Sortir de la crise de 1973-2010 ?

La crise de 1974 est en quelque sorte la « mère de toutes les crises », la matrice et le modèle de toutes celles qui suivront.  Elle marque une rupture entre deux mondes : celui de l’après guerre nourri par la réaction contre les épreuves de la crise de 1929 et le notre, marqué par le triomphe de la finance et le retour aux idées malthusiennes.

Comme toujours on a donné un mauvais nom à la crise.  On l’a appelé « crise du pétrole », parce qu’à cette occasion les pays du cartel ont multiplié les prix du brut.  En fait c’était la première crise des changes flottants.  Le dollar n’était plus convertible en or depuis l’été 1971 mais en 73 les Etats s’étaient accordés pour abandonner toutes perspectives de changes fixes et avaient opté pour les changes flottants.  Le résultat avait été un effondrement du dollar, une poussée inouïe de l’or et un désordre général.  Plus une jolie crise comme on n’en avait plus vue depuis 1929.

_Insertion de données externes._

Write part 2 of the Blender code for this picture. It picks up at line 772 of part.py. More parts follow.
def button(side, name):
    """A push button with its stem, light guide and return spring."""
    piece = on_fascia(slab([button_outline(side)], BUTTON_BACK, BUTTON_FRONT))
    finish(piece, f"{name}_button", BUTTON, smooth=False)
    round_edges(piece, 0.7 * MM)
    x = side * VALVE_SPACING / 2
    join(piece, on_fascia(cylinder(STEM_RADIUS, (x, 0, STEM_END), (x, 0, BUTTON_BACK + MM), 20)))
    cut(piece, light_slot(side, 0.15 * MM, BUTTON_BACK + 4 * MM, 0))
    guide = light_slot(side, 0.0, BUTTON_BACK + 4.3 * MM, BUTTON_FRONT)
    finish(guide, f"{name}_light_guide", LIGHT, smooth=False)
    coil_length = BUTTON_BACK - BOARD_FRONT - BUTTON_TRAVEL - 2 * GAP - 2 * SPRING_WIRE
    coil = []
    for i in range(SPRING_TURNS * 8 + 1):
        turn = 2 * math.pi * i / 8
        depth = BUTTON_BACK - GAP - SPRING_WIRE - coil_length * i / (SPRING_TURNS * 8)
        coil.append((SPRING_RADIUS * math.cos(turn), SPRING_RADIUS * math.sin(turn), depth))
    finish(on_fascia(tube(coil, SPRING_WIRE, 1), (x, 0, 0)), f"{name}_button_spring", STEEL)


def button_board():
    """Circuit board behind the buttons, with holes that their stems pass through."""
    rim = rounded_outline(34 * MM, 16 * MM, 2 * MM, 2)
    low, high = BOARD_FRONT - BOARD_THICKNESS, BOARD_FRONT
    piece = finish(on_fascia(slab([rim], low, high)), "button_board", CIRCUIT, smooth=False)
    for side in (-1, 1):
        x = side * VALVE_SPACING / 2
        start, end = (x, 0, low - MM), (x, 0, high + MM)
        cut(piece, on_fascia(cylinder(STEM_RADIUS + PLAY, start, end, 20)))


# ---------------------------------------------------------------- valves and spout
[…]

Les crises monétaires et financières allaient ensuite s’enchaîner sans interruption : crise de 81-82 Etats-Unis, crise de 91-93, crise de 2001-2002 et crise actuelle, avec quelques hoquets monétaires ou boursiers intermédiaires comme la crise de 1987, ou  celle de 1998.  La crise actuelle boucle en quelque sorte un cycle.  Avec elle se termine une génération de l’histoire économique.  Après elle s’ouvrira une autre page.  De la même façon  que la crise de 1974 avait marqué la fin de la génération des deux guerres.  L’histoire économique et politique de 1928  à 1970 est un épisode de l’histoire cohérent.  Avec pour la France une première phase en forme de désastre et une seconde en forme de miracle.  Les deux volets forment un tout.  La jeunesse meurtrie par les idées fausses qui avaient prévalues avant guerre sera bien décidée à se reprendre.  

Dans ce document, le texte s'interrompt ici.